I do believe that's all I have on the complaining front for the time being. I do however have to get caught up on shoes!

Monday, February 8, 2010

Wandering WiFi

So I realize I have been seriously neglecting this. So this is to hopefully make up for everything I haven't said in the last month. And it's been a doozy of a month.

Let's start with Happy New Year. New Year's Eve was a shit show. I was hanging out with some friends. New and good friends. And I was asleep by 11. I have never felt so old in my life. In my defense, I had to be to work at 8am on New Years Day.

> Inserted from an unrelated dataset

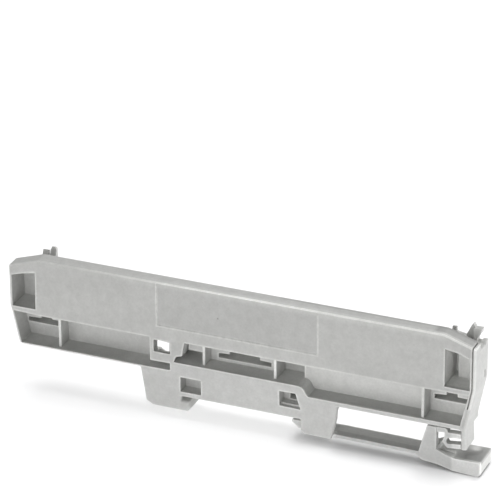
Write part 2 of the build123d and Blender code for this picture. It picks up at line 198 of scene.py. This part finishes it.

My ex, one I have previously mentioned, Shawn, well, he and I have been talking a lot the last month. Non stop text messages and some phone tag. I really wish we had taken the time to get to know each other like this before we moved in together. Maybe things would not have gone down in flames the way they did. But at least now I am getting the chance to have him as a friend. And he is an amazing friend at that.

My Sister and our other roommate have both moved out, and I now have my own apt. It's nice. I have wanted to live alone for a long time, but it's really quiet sometimes, and I do miss my sister a lot. So now I am working on furnishing my apt. All I have are two desks, a book case, an air mattress and two camp chairs. I feel like a total bachelorette. :]

This morning I finished all the paperwork necessary to finally go to school. I am hoping to start in July. I can't wait. As soon as I was done I called my Dad. It made me feel 17 again. A responsible mature 17. It was a nice feeling.

Work is going well. I really love my job. Although some of my coworkers are ridiculous. Some of the things that happens in that place are just insane. But I still look forward to work everyday. So no complaints in that department.

And I am down two dress sizes. But according to my scale I am only down a few pounds. It's weird. But I'll take it! :)

Well, that's all for now. That's just a general update. Nothing too exciting has happened to me. Yet.